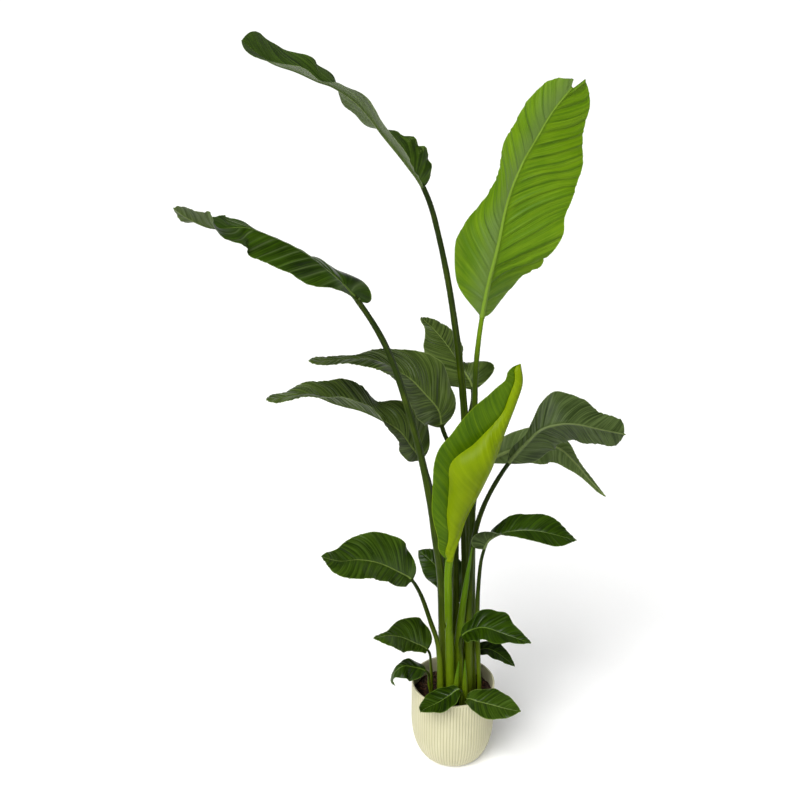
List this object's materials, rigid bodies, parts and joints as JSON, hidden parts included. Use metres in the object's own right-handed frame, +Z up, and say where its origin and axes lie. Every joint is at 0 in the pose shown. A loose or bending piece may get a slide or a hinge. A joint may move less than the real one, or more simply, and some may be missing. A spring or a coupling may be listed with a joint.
{
  "type": "potted bird of paradise plant",
  "caption": "Tall potted bird of paradise: long bare leaf stalks with broad veined blades rising from dark soil in a round cream pot with fine vertical ribs.",
  "frame": {"origin": "middle of the pot's flat underside, on the floor", "axes": "+Z up along the pot's axis, +X to the right and -Y toward the viewer, as the plant is seen from its front"},
  "size_m": [0.9681, 0.554, 1.7987],
  "materials": {
    "leaf_green": "satin green leaf, darker and glossier above, paler below",
    "leaf_lime": "satin bright green young leaf",
    "stalk_green": "satin olive green leaf stalk",
    "stalk_lime": "satin bright green young stalk",
    "pot_cream": "matt cream plastic with fine vertical ribs",
    "potting_soil": "dark crumbly bark compost"
  },
  "bodies": {
    "root": {"leaf_base_left": "leaf_green", "leaf_base_right": "leaf_green", "leaf_front_left": "leaf_green", "leaf_front_right": "leaf_green", "leaf_high_left": "leaf_green", "leaf_high_right": "leaf_lime", "leaf_low_left": "leaf_green", "leaf_low_right": "leaf_green", "leaf_mid_left": "leaf_green", "leaf_mid_right": "leaf_green", "leaf_outer_left": "leaf_green", "leaf_rear": "leaf_green", "leaf_rear_low": "leaf_green", "leaf_rear_right": "leaf_green", "leaf_rim_left": "leaf_green", "leaf_rim_right": "leaf_green", "leaf_upper_left": "leaf_green", "leaf_young": "leaf_lime", "pot": "pot_cream", "shoot_left": "stalk_lime", "shoot_right": "stalk_lime", "soil": "potting_soil", "spear": "stalk_lime", "stalk_base_left": "stalk_green", "stalk_base_right": "stalk_green", "stalk_front_left": "stalk_green", "stalk_front_right": "stalk_green", "stalk_high_left": "stalk_green", "stalk_high_right": "stalk_lime", "stalk_low_left": "stalk_green", "stalk_low_right": "stalk_green", "stalk_mid_left": "stalk_green", "stalk_mid_right": "stalk_green", "stalk_outer_left": "stalk_green", "stalk_rear": "stalk_green", "stalk_rear_low": "stalk_green", "stalk_rear_right": "stalk_green", "stalk_rim_left": "stalk_green", "stalk_rim_right": "stalk_green", "stalk_upper_left": "stalk_green", "stalk_young": "stalk_lime"}
  },
  "joints": []
}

[EXERCISE PROMPT]: Answer with one number: how many lines in the listing hold "materials".

[RESULT OF THIS TASK]: 2